**DESCRIPTION OF THE TASK**
Quote exactly the lines spanning from the top of the data below to the line that contains "floor_bead = 6.5; // [3:0.5:10]", including both.

**DATA EXCERPT**
◆ ◆ ◆
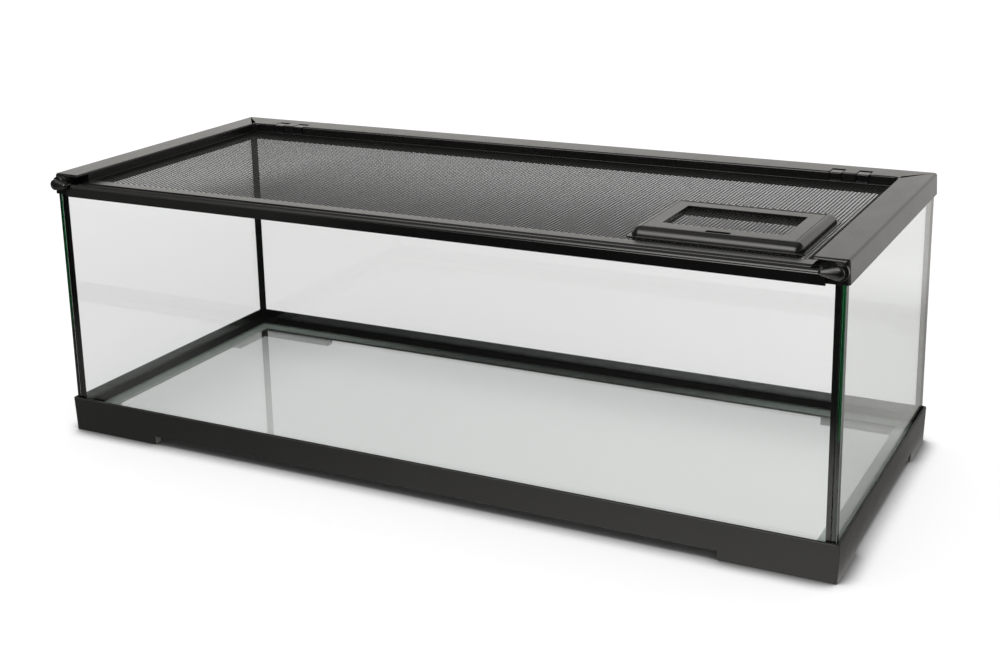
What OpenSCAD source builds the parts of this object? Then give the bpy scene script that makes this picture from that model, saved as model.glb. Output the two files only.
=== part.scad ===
// Reptile terrarium: glass tank in a black base frame, with a hinged mesh lid,
// a feeding hatch in the lid and two turning latches at the front corners.
// Millimetres, +Z up. The origin is on the floor under the middle of the base.
// The front is towards -Y.

/* [Overall] */
// Outside width of the base frame
base_w = 914; // [700:1:1300]
// Outside depth of the base frame
base_d = 380; // [300:1:600]
// Height from the floor to the top of the frame
tank_h = 311; // [200:1:600]

/* [Glass and silicone] */
// Thickness of every glass panel
glass_t = 5; // [4:0.5:8]
// Silicone between the edge of one panel and the face of the next
joint_t = 0.8; // [0.5:0.1:1.5]
// Leg of the silicone fillet in the upright corners
corner_bead = 6.4; // [2:0.2:8]
// Leg of the silicone fillet round the bottom panel
floor_bead = 6.5; // [3:0.5:10]

/* [Base frame] */
// Height of the base frame
base_h = 40.5; // [32:0.5:60]
// Thickness of the outer wall at its top
base_wall = 3; // [2:0.5:5]
// How far the outer wall leans in towards the floor
base_draft = 1.6; // [0:0.2:2.4]
// Radius of the upright corners
base_corner_r = 3; // [2.6:0.2:8]
// Size of the rounded top edge of the outer wall
base_edge = 1; // [0.4:0.1:1.5]
// Open groove between the base wall and the glass
groove = 1; // [0.5:0.1:2]
// Height of the shelf that the glass stands on
shelf_z = 20; // [16:0.5:24]
// Thickness of that shelf
shelf_t = 3; // [2:0.5:5]
// Width of that shelf, from the outside of the base
shelf_w = 31; // [24:1:50]
// Depth of the double skirt under the shelf
skirt_d = 13; // [11:0.5:18]
// Thickness of the inner wall and the ribs of the skirt
rib_t = 2.5; // [1.5:0.5:4]
// Distance between two ribs of the skirt
rib_pitch = 62; // [40:1:90]
// Height of the feet under the skirt
foot_h = 10; // [4:0.5:13]
// Length of a foot along the front or the back
foot_w = 117; // [60:1:160]
// Length of a foot along a side
foot_d = 70; // [40:1:90]

/* [Top frame] */
// Height of the skirt that grips the glass
skirt_h = 23.4; // [18:0.2:40]
// Thickness of that skirt
skirt_t = 2.6; // [2:0.2:4]
// Room for silicone between the skirt and the glass
glass_fit = 0.6; // [0.3:0.1:1]
// How far the skirt flares out towards its lower edge
skirt_flare = 1; // [0:0.2:1.4]
// Radius of the upright corners
top_corner_r = 5; // [4.6:0.2:8]
// Radius of the outer top edge
top_edge_r = 2.6; // [1:0.2:3]
// Thickness of the top plate and the inner walls
plate_t = 2.6; // [2:0.2:4]
// Width of the open recess under the front end of a side strip
recess_w = 14; // [10:0.5:15]
// Depth of that recess from front to back
recess_d = 20; // [12:0.5:30]
// Width of the top strip at each side
side_strip = 33; // [28:1:50]
// Width of the top strip at the back
back_strip = 38; // [32:1:50]
// Corner radius of the bay that the lid lies in
bay_r = 7; // [2:0.5:15]
// Depth of the bay, from the top plate to the ledge under the lid
bay_depth = 14; // [12:0.5:18]
// Width of the ledge under the sides of the lid
side_ledge = 12; // [6:1:16]
// Width of the ledge under the back of the lid
back_ledge = 17; // [10:1:25]
// Depth of the channel over the front panel
front_channel = 13.2; // [11:0.2:20]

/* [Lid] */
// Gap between the lid and the sides of its bay
lid_gap = 1; // [0.6:0.1:1.6]
// Gap between the lid and the back of its bay
lid_back_gap = 2; // [2:0.1:3]
// Gap between the lid and what it rests on
rest_gap = 0.3; // [0.1:0.1:0.5]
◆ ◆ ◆
**SOLUTION TO THE PROBLEM**
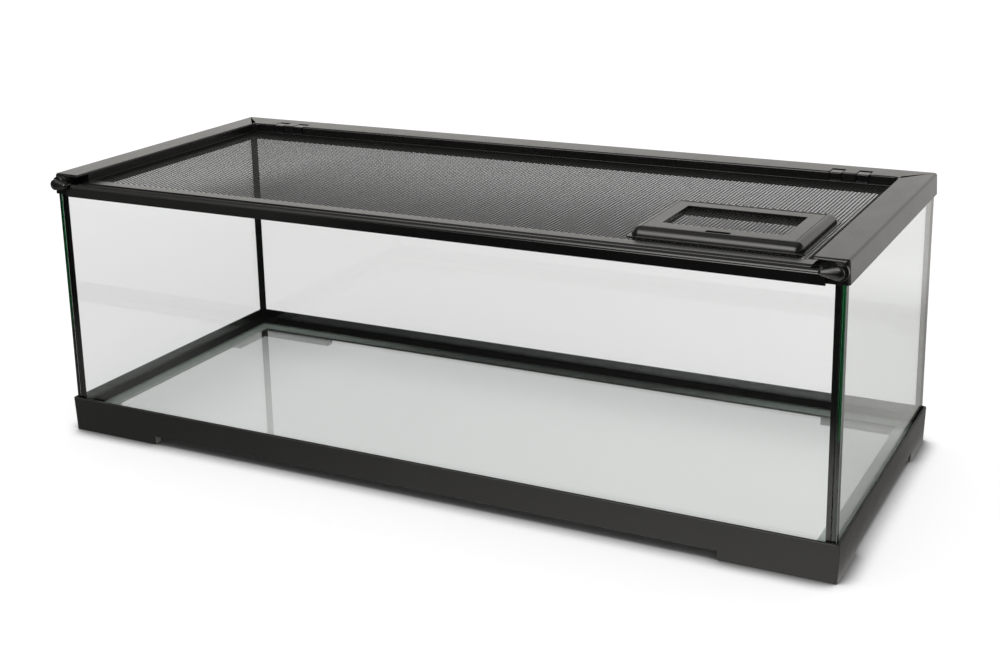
What OpenSCAD source builds the parts of this object? Then give the bpy scene script that makes this picture from that model, saved as model.glb. Output the two files only.
=== part.scad ===
// Reptile terrarium: glass tank in a black base frame, with a hinged mesh lid,
// a feeding hatch in the lid and two turning latches at the front corners.
// Millimetres, +Z up. The origin is on the floor under the middle of the base.
// The front is towards -Y.

/* [Overall] */
// Outside width of the base frame
base_w = 914; // [700:1:1300]
// Outside depth of the base frame
base_d = 380; // [300:1:600]
// Height from the floor to the top of the frame
tank_h = 311; // [200:1:600]

/* [Glass and silicone] */
// Thickness of every glass panel
glass_t = 5; // [4:0.5:8]
// Silicone between the edge of one panel and the face of the next
joint_t = 0.8; // [0.5:0.1:1.5]
// Leg of the silicone fillet in the upright corners
corner_bead = 6.4; // [2:0.2:8]
// Leg of the silicone fillet round the bottom panel
floor_bead = 6.5; // [3:0.5:10]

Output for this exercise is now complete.